Pembubaran tersebut menandai akhir dari pengaruh politik PKI di Indonesia dan membuka babak baru dalam sejarah politik Indonesia yang dipenuhi dengan ketidakstabilan dan kekerasan politik.
Kejadian pada 1965
Tahun 1965 menjadi titik balik dalam sejarah Indonesia dengan peristiwa Gerakan 30 September (G30S) yang berujung pada kudeta yang gagal. Pada malam 30 September 1965, sejumlah perwira tinggi Angkatan Darat Indonesia yang terafiliasi dengan PKI melakukan kudeta dengan menculik dan membunuh beberapa jenderal yang dianggap anti-PKI. Salah satu yang menjadi korban adalah Jenderal Ahmad Yani, Panglima Angkatan Darat yang populer. Kudeta tersebut kemudian dipimpin oleh Letnan Kolonel Untung, yang mengklaim bahwa mereka melawan konspirasi kanan yang ingin menggulingkan Soekarno.

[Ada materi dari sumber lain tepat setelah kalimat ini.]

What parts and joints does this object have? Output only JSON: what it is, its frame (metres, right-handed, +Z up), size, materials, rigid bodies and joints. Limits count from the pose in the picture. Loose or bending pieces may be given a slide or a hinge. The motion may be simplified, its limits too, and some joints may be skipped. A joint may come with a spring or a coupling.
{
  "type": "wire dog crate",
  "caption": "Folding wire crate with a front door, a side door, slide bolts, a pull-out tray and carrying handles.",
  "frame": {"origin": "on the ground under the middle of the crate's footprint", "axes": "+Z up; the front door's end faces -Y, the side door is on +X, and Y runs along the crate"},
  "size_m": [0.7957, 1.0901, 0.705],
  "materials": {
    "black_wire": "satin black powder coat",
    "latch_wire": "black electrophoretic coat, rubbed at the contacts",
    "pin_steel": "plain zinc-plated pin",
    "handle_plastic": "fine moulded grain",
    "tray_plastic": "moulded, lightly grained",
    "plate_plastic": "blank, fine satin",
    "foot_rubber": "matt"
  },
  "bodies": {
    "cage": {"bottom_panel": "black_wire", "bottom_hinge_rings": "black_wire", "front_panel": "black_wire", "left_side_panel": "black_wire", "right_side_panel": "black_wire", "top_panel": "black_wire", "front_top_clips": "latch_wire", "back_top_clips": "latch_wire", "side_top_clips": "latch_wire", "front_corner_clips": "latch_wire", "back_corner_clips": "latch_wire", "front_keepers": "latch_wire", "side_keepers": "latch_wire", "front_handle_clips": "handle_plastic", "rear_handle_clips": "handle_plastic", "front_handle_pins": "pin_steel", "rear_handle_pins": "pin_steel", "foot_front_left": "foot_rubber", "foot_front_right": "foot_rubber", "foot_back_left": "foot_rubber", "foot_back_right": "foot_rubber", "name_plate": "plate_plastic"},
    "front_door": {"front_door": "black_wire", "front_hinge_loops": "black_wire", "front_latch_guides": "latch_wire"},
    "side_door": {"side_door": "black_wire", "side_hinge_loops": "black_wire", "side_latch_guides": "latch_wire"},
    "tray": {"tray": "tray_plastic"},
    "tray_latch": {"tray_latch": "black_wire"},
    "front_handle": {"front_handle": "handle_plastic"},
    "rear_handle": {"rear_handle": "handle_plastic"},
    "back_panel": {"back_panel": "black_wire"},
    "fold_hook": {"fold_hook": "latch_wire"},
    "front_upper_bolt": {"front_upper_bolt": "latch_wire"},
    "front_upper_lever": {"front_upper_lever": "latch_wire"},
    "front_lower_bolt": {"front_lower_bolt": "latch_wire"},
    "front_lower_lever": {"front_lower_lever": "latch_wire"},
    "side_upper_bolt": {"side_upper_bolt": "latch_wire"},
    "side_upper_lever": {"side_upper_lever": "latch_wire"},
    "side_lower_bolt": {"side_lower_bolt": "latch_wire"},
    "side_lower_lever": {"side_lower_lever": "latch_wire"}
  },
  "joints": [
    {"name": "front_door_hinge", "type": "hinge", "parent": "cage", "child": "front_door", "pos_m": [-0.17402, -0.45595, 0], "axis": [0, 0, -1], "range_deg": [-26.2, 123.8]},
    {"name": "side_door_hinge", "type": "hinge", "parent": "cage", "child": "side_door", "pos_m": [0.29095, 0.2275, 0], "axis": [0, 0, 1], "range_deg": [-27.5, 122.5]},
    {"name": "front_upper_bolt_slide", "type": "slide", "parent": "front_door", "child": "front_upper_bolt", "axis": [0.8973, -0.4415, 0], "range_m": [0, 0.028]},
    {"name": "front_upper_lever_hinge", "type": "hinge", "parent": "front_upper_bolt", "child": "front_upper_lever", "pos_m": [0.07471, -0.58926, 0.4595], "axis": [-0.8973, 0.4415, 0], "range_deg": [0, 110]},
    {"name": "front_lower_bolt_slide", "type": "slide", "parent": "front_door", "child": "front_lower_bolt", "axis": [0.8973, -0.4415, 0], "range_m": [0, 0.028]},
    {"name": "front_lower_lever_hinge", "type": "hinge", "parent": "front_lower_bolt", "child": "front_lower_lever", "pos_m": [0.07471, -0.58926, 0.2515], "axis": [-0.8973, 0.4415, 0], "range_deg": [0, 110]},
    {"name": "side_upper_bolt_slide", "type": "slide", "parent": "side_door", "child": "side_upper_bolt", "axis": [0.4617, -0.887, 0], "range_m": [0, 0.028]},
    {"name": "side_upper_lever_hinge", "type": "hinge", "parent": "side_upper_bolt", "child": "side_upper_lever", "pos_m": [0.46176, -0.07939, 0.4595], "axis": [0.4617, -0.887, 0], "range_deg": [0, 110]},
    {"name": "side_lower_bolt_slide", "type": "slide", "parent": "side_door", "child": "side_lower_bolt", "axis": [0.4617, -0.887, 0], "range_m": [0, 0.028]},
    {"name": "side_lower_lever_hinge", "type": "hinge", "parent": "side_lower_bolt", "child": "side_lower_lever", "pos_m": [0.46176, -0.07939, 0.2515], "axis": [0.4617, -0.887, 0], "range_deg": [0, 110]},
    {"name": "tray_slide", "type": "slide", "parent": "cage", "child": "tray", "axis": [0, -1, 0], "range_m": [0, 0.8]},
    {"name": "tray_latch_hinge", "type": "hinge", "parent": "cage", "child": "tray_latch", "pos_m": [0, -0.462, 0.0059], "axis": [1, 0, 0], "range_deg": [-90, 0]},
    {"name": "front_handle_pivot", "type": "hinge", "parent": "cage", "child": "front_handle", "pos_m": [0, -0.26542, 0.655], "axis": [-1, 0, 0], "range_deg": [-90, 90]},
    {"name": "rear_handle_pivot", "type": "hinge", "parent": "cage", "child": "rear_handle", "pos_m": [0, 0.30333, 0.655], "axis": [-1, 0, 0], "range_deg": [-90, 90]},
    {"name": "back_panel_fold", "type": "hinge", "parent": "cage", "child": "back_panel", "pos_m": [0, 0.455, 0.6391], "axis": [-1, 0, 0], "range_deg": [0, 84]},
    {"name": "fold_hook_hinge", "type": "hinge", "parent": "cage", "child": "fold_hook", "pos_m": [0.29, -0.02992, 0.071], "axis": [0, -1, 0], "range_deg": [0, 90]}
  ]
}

Namun, kudeta tersebut gagal setelah upaya pertahanan oleh sebagian dari militer yang setia kepada pemerintah. Jenderal Soeharto, yang saat itu menjabat sebagai Panglima Kostrad, berhasil mengambil alih kendali situasi dan memberangus para pemberontak. Kekejaman yang terjadi selama kudeta, termasuk pembunuhan massal terhadap jenderal-jenderal yang diculik, memicu reaksi keras dari pemerintah dan masyarakat.
Setelah kegagalan kudeta tersebut, terjadi gelombang pembalasan yang luas terhadap anggota PKI dan simpatisannya di seluruh Indonesia. Dilaporkan bahwa puluhan ribu orang tewas dalam kekerasan tersebut, sementara ribuan lainnya ditahan tanpa proses hukum yang adil. Banyak yang menghilang dan tidak pernah ditemukan, sementara keluarga mereka ditinggalkan tanpa kejelasan.
Kejadian ini tidak hanya mengguncang Indonesia secara politik dan sosial, tetapi juga memiliki dampak yang berkepanjangan. Pembalasan terhadap PKI dan simpatisannya menjadi dasar bagi pembubaran PKI dan ormas-ormasnya oleh pemerintah Soeharto pada tahun-tahun berikutnya, yang membawa perubahan besar dalam arah politik dan ideologi Indonesia.
Alasan Pembubaran
Pembubaran PKI dan ormas-ormasnya pada tanggal 12 Maret 1966 didasarkan pada beberapa alasan utama, terutama berkaitan dengan keamanan nasional dan stabilitas politik. Setelah kegagalan kudeta G30S/PKI, pemerintah dan militer khawatir bahwa PKI masih memiliki kekuatan dan jaringan yang cukup kuat untuk melancarkan pemberontakan bersenjata. Mereka percaya bahwa pembubaran PKI dan ormas-ormasnya adalah langkah yang diperlukan untuk mengamankan negara dari ancaman tersebut.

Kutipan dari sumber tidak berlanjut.